_RECORDS FOR THE TASK_.

+ + + + + + +

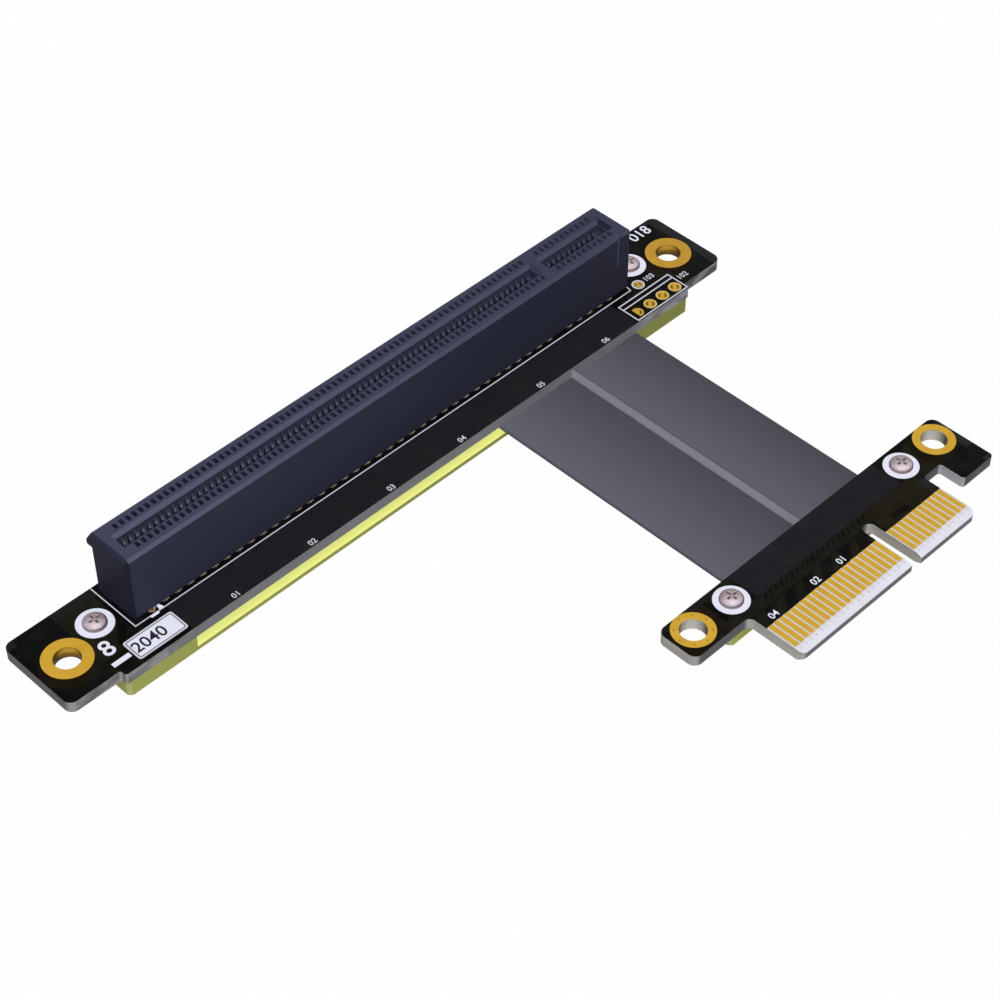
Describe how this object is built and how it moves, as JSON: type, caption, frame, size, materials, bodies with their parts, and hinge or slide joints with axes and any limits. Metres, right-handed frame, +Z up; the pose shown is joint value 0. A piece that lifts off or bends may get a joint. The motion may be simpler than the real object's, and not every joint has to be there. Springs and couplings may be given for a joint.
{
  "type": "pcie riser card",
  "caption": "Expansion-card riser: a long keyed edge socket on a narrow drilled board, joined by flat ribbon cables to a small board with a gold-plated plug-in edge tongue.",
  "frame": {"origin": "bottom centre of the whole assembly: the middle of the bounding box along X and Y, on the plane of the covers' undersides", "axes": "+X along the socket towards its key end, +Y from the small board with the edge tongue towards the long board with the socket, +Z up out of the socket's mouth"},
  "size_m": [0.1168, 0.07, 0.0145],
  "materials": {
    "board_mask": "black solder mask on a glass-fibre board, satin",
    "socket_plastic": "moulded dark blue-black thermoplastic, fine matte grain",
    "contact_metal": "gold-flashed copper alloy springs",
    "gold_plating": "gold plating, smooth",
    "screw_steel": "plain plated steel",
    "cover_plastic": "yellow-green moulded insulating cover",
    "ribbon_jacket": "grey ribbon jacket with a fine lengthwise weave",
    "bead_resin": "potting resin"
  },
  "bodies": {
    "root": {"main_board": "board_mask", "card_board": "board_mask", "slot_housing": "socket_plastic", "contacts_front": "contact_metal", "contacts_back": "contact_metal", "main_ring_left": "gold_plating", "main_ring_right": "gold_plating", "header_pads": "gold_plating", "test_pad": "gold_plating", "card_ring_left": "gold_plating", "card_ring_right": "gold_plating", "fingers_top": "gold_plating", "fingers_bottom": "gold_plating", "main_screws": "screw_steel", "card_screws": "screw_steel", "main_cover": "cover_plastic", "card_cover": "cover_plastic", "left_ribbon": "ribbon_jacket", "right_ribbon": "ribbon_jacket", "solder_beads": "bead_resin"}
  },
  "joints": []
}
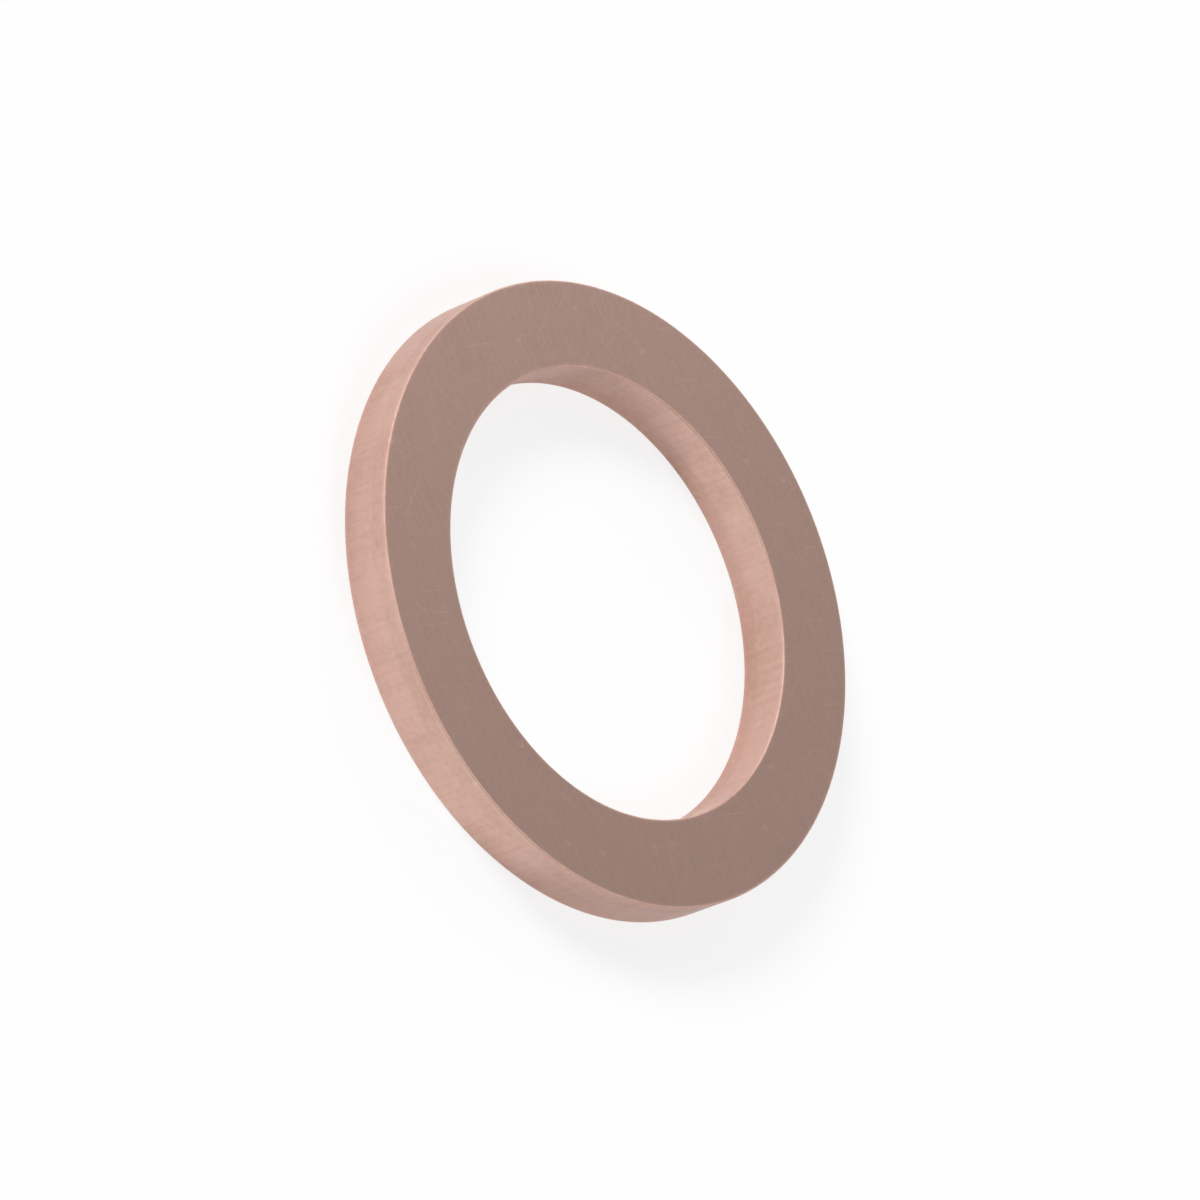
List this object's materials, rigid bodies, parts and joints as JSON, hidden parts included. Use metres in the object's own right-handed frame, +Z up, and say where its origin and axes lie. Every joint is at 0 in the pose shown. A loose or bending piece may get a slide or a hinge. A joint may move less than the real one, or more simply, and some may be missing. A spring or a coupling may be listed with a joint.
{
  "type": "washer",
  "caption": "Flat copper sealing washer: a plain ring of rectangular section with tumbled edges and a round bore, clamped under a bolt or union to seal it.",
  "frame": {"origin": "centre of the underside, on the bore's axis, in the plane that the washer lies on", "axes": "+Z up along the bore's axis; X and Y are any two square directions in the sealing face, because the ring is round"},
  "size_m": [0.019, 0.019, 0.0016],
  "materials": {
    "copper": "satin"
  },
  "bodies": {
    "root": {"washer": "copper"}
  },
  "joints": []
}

+ + + + + + +

_TASK_. Repeat exactly the lines from the one containing "List this object's" through the last line of the records above, both included, and nothing else.

_THE ANSWER_.
List this object's materials, rigid bodies, parts and joints as JSON, hidden parts included. Use metres in the object's own right-handed frame, +Z up, and say where its origin and axes lie. Every joint is at 0 in the pose shown. A loose or bending piece may get a slide or a hinge. A joint may move less than the real one, or more simply, and some may be missing. A spring or a coupling may be listed with a joint.
{
  "type": "washer",
  "caption": "Flat copper sealing washer: a plain ring of rectangular section with tumbled edges and a round bore, clamped under a bolt or union to seal it.",
  "frame": {"origin": "centre of the underside, on the bore's axis, in the plane that the washer lies on", "axes": "+Z up along the bore's axis; X and Y are any two square directions in the sealing face, because the ring is round"},
  "size_m": [0.019, 0.019, 0.0016],
  "materials": {
    "copper": "satin"
  },
  "bodies": {
    "root": {"washer": "copper"}
  },
  "joints": []
}